• Directive: The material below contains a line with "const GREENS = ['#6f9f1f', '#4f8a1c', '#39741f', '#5b951d'];" and a line with "# Blender's metres.". Copy exactly those two lines and all lines between them.

● ● ●

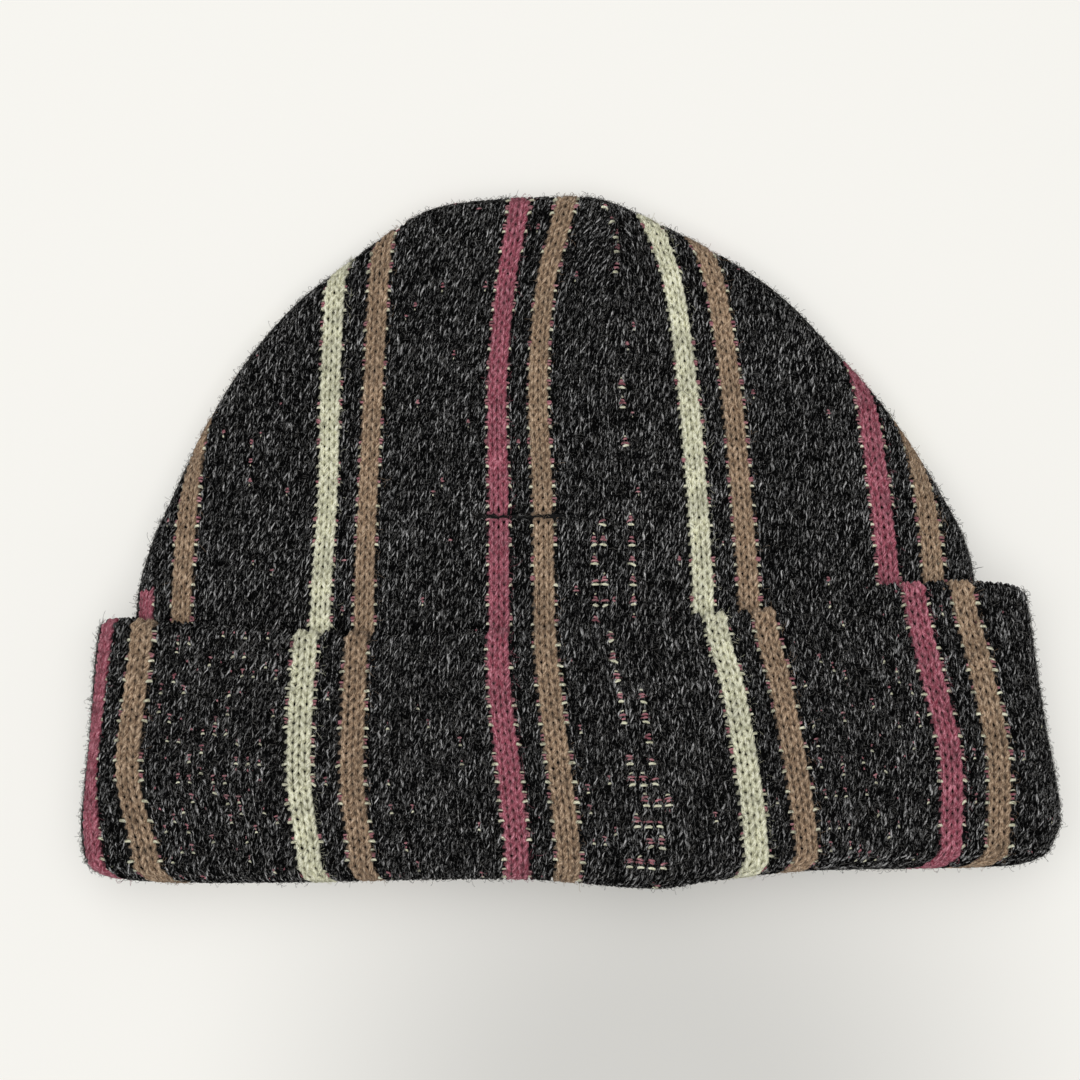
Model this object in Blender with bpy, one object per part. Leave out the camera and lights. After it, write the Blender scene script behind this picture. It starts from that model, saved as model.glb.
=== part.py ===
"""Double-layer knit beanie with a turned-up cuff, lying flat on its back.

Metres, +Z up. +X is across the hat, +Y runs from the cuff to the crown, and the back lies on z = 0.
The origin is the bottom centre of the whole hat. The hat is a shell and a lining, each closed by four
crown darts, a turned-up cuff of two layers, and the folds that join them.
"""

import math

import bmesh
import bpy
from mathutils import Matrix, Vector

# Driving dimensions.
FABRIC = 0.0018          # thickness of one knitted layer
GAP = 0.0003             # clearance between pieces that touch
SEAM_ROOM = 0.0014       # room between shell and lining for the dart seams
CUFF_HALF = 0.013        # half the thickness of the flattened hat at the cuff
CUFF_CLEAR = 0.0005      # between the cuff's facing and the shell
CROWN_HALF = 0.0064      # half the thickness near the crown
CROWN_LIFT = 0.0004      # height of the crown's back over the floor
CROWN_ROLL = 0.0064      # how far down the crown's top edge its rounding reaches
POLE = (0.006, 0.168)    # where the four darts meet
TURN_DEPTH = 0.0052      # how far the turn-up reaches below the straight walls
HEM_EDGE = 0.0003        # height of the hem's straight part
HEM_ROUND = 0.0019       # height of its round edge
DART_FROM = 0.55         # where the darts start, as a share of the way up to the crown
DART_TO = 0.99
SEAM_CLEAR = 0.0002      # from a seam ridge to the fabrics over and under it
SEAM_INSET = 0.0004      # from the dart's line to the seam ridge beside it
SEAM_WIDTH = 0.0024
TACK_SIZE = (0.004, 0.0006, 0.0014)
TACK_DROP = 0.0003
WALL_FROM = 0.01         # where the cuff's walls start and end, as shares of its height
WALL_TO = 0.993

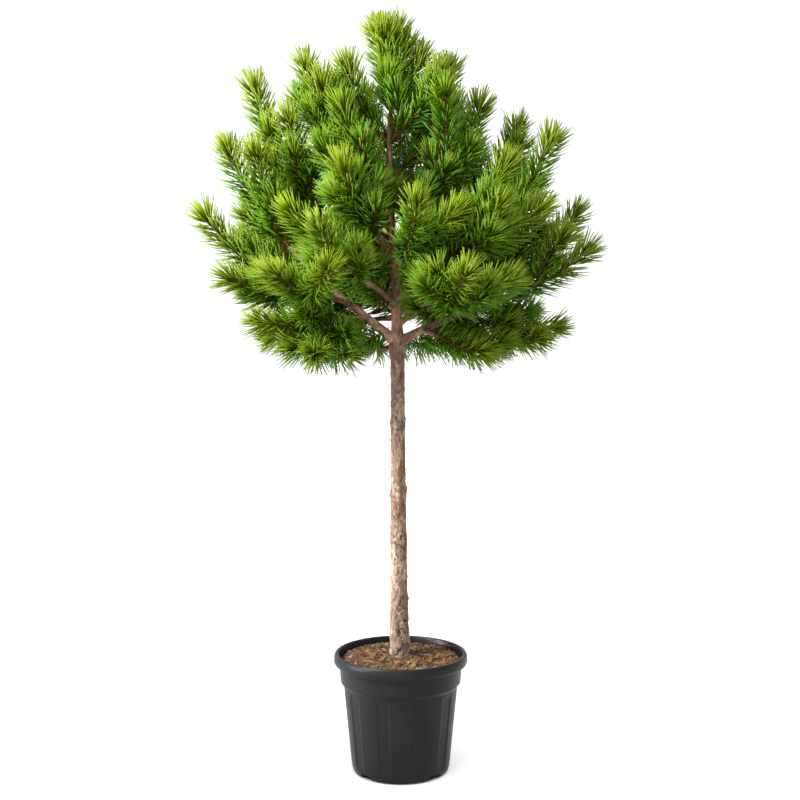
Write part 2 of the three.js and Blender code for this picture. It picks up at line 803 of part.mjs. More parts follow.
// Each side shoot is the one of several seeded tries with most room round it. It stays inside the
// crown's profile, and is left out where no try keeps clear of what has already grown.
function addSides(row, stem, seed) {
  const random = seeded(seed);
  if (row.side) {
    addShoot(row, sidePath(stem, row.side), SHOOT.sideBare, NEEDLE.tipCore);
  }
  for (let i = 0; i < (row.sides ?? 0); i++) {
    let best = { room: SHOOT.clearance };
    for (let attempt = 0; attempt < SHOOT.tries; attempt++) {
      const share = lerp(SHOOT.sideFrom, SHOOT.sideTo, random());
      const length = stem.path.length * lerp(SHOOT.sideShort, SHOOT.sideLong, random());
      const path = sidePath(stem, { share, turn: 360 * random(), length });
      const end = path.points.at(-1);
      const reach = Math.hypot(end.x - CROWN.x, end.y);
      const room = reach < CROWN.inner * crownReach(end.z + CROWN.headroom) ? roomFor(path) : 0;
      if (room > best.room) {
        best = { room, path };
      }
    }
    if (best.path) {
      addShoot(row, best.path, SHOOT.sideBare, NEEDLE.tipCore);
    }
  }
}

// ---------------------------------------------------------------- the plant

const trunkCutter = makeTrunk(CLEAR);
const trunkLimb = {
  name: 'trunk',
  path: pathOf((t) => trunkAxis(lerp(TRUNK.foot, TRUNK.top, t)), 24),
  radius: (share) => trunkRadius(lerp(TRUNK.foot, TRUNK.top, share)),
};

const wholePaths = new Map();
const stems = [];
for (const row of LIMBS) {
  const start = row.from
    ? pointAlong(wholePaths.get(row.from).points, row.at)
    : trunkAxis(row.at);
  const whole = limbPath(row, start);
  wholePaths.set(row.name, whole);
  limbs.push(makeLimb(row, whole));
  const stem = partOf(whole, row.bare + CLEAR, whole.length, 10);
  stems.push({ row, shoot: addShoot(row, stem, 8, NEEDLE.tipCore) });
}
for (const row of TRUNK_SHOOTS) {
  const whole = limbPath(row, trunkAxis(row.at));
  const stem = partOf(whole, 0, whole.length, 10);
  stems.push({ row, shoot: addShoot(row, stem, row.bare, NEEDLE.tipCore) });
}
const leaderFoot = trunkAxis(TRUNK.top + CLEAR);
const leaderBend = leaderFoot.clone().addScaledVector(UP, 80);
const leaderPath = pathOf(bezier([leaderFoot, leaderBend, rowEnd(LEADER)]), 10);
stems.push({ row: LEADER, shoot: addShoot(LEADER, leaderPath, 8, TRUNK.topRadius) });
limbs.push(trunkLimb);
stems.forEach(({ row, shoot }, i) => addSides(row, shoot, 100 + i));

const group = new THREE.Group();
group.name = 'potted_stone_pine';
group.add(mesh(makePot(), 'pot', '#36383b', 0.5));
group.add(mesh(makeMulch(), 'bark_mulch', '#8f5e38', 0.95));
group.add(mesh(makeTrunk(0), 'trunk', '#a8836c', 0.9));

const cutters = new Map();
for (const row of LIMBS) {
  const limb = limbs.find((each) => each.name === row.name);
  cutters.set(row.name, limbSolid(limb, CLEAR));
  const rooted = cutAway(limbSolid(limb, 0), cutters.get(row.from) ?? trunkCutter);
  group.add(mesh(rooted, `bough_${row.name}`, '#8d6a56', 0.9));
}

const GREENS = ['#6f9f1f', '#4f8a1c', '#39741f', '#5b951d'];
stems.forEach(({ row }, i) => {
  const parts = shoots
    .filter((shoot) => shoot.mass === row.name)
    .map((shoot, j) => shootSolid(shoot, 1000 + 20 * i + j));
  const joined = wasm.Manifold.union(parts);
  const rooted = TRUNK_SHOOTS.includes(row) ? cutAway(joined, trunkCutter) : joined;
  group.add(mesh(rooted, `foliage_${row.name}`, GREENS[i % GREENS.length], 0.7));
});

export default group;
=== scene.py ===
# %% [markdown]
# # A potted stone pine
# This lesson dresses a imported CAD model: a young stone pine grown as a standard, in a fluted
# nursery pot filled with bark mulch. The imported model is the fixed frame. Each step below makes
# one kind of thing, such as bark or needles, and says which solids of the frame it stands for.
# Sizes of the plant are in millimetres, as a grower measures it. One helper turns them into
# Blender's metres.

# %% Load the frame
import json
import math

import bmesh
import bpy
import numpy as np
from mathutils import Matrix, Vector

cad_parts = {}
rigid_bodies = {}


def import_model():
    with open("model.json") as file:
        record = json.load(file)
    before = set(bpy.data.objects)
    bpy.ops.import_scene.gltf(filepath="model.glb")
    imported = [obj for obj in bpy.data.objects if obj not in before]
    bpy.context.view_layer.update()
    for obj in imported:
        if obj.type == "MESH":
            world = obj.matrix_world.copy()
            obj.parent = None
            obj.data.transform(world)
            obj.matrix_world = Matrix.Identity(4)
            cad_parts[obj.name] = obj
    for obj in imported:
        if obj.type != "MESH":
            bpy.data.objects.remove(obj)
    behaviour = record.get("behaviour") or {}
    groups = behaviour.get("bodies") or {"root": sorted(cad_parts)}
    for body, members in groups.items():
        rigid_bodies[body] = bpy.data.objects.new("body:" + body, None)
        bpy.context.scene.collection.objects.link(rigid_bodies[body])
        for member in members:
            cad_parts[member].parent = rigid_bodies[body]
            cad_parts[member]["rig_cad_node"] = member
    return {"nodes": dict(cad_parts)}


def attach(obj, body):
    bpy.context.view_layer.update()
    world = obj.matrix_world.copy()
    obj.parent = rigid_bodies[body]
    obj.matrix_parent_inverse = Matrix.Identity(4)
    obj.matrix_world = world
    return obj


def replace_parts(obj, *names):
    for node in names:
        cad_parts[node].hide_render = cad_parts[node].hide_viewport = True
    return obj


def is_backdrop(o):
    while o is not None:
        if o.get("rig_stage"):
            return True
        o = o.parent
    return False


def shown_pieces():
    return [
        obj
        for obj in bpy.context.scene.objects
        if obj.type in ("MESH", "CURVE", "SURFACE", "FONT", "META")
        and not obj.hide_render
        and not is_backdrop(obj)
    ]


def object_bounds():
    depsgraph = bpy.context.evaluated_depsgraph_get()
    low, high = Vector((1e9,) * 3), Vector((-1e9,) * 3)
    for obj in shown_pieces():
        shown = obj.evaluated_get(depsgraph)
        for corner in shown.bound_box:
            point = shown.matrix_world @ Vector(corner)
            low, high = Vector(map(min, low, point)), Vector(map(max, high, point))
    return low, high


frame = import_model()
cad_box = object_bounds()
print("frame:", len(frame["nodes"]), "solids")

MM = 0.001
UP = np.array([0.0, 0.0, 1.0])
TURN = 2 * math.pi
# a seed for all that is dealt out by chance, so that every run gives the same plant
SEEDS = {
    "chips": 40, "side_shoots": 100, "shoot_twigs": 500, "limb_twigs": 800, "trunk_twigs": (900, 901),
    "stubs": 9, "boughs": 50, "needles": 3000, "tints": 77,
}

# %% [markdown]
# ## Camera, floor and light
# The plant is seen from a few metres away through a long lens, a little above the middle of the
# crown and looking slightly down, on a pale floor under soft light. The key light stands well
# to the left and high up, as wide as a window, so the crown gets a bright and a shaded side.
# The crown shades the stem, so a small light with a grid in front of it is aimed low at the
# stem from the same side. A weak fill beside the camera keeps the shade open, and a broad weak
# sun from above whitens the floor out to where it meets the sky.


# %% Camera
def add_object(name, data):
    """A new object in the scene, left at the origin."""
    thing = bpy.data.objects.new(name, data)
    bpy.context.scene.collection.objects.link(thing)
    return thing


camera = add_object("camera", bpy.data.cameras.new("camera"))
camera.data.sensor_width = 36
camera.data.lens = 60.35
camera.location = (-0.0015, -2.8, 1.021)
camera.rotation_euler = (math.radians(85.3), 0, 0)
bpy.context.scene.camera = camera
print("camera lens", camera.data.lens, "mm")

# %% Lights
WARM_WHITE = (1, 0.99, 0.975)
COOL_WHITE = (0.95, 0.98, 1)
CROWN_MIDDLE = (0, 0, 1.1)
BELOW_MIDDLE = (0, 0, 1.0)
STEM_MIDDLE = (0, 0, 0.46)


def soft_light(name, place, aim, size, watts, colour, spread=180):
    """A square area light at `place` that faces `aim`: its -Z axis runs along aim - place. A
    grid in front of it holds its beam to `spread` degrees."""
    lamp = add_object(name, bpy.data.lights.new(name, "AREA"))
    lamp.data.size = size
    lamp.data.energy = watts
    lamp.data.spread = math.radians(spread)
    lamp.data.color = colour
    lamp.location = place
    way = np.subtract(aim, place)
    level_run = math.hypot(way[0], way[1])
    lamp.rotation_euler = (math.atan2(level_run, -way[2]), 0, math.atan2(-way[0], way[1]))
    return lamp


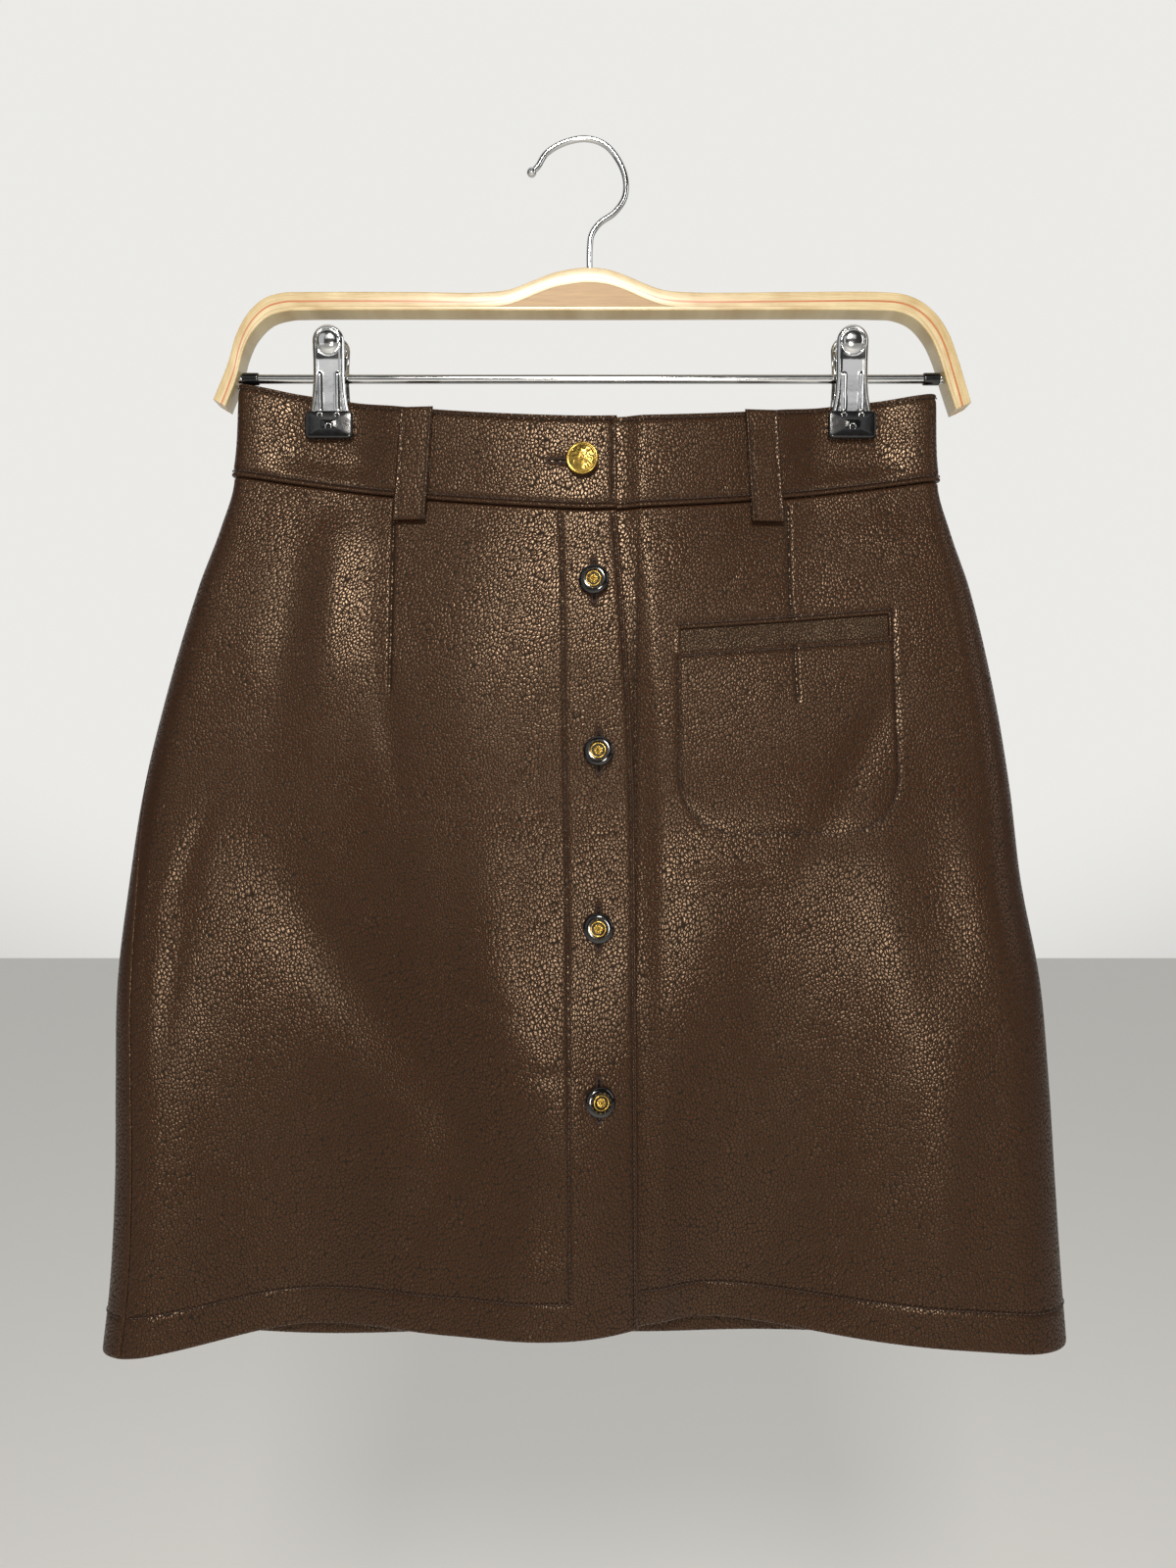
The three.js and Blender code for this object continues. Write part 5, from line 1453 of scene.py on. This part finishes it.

● ● ●

• Exercise solution:
const GREENS = ['#6f9f1f', '#4f8a1c', '#39741f', '#5b951d'];
stems.forEach(({ row }, i) => {
  const parts = shoots
    .filter((shoot) => shoot.mass === row.name)
    .map((shoot, j) => shootSolid(shoot, 1000 + 20 * i + j));
  const joined = wasm.Manifold.union(parts);
  const rooted = TRUNK_SHOOTS.includes(row) ? cutAway(joined, trunkCutter) : joined;
  group.add(mesh(rooted, `foliage_${row.name}`, GREENS[i % GREENS.length], 0.7));
});

export default group;
=== scene.py ===
# %% [markdown]
# # A potted stone pine
# This lesson dresses a imported CAD model: a young stone pine grown as a standard, in a fluted
# nursery pot filled with bark mulch. The imported model is the fixed frame. Each step below makes
# one kind of thing, such as bark or needles, and says which solids of the frame it stands for.
# Sizes of the plant are in millimetres, as a grower measures it. One helper turns them into
# Blender's metres.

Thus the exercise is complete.